DATA SHOWN:
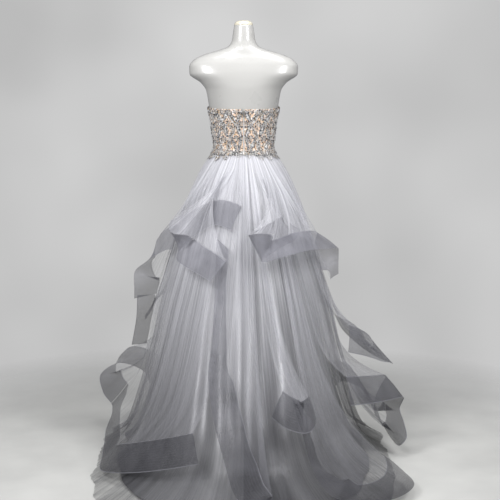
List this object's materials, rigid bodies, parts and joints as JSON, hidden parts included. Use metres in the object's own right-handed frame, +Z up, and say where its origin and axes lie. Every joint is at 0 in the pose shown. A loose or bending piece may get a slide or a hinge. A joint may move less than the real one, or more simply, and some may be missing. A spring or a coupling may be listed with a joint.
{
  "type": "strapless ball gown on a limbless dress form",
  "caption": "Strapless ball gown with a lace bodice and a sheer tulle skirt of flounces edged with stiff braid, on a limbless dress form with a round base.",
  "frame": {"origin": "centre of the stand's round base plate, on its underside, at the floor", "axes": "+Z up, -Y out of the gown's back where its zip is, +X towards the wearer's right"},
  "size_m": [1.1222, 1.3459, 1.543],
  "materials": {
    "tulle": "sheer matt net",
    "braid": "half sheer crinoline braid with a soft sheen",
    "satin": "satin",
    "lace": "corded and beaded lace on nude net",
    "zip_tape": "woven zip tape with nylon teeth",
    "zip_metal": "dark metal",
    "form": "glossy white lacquer",
    "cap": "satin cream",
    "steel": "brushed"
  },
  "bodies": {
    "gown": {"dress_form": "form", "neck_cap": "cap", "stand_pole": "steel", "stand_base": "steel", "bodice_back_right": "lace", "bodice_back_left": "lace", "bodice_side_back_right": "lace", "bodice_side_back_left": "lace", "bodice_side_front_right": "lace", "bodice_side_front_left": "lace", "bodice_front": "lace", "zip_tape": "zip_tape", "zip_slider": "zip_metal", "top_hook": "zip_metal", "tulle_skirt_1": "tulle", "tulle_skirt_2": "tulle", "tulle_skirt_3": "tulle", "tulle_skirt_4": "tulle", "tulle_skirt_5": "tulle", "tulle_skirt_6": "tulle", "tulle_skirt_7": "tulle", "tulle_skirt_8": "tulle", "satin_skirt_1": "satin", "satin_skirt_2": "satin", "satin_skirt_3": "satin", "satin_skirt_4": "satin", "satin_skirt_5": "satin", "satin_skirt_6": "satin", "flounce_upper_left": "tulle", "braid_upper_left": "braid", "flounce_side_left": "tulle", "braid_side_left": "braid", "flounce_side_cascade": "tulle", "braid_side_cascade": "braid", "flounce_front_left": "tulle", "braid_front_left": "braid", "flounce_upper_right": "tulle", "braid_upper_right": "braid", "flounce_side_right_back": "tulle", "braid_side_right_back": "braid", "flounce_side_right_front": "tulle", "braid_side_right_front": "braid", "flounce_centre_back": "tulle", "braid_centre_back": "braid", "flounce_centre_flute": "tulle", "braid_centre_flute": "braid", "flounce_lower_left_back": "tulle", "braid_lower_left_back": "braid", "flounce_lower_left_front": "tulle", "braid_lower_left_front": "braid", "flounce_lower_right": "tulle", "braid_lower_right": "braid", "flounce_middle_right_back": "tulle", "braid_middle_right_back": "braid", "flounce_middle_right_front": "tulle", "braid_middle_right_front": "braid"},
    "zip_pull": {"zip_pull_tab": "zip_metal"}
  },
  "joints": [
    {"name": "pull_tab_flip", "type": "hinge", "parent": "gown", "child": "zip_pull", "pos_m": [0, -0.1032, 1.202], "axis": [-1, 0, 0], "range_deg": [0, 150]}
  ]
}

REQUIREMENT: Within the data above, count the lines that contain the string "bodies"; the reply is the number alone.

PROBLEM SOLUTION: 2